Mouhanad Khorchide (born September 6, 1971, in Beirut) is an Austrian sociologist and Islamic theologian, teaching as a professor at the University of Münster in Germany.

Personal life and studies 
Khorchide was raised in Saudi Arabia where his Palestinian family had fled to. At the age of 18 he emigrated to Vienna, Austria. There, he studied sociology and soon became a citizen of Austria. Parallel to his studies in Austria, Khorchide studied Islamic studies in Beirut. The scientific advisory board of the Austrian Documentation Center for Political Islam is headed by Khorchide.
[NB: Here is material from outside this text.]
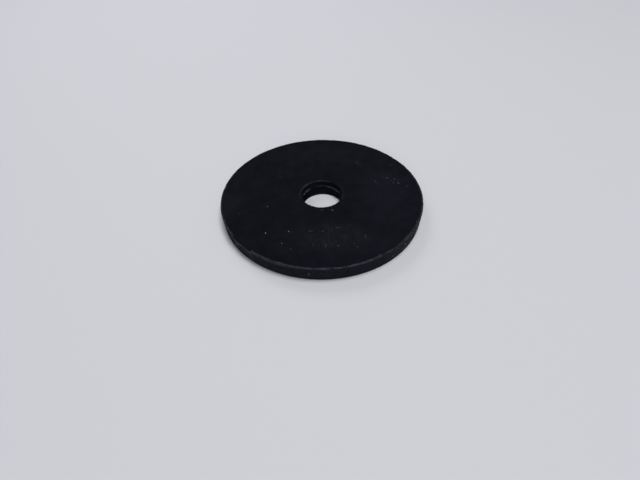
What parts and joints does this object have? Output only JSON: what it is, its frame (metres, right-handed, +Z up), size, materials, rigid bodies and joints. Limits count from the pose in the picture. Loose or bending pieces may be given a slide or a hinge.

2006-2010 he worked at the University of Vienna in the fields of Islamic studies and Islamic pedagogy. Parallel to this, he was Imam of a mosque near Vienna.

In 2010 Khorchide became a professor at the University of Münster in Germany, at the Centre for Islamic Theology (CIT).

Research 
The central tenet of Khorchide's teachings is that at the heart of Islam there is mercy, not blind obedience to traditions or even violence. For Khorchide, true Islam has no contradiction to the ideals of humanism as known in the Western world. He reads the Quran as a text from the 7th century and rejects direct transfers of its moral teachings directly to the 21st century. Khorchide wants to read the Quran and the hadith by applying the historical-critical method. According to him, this will not harm the real message of Islam but will support a better understanding of Islam.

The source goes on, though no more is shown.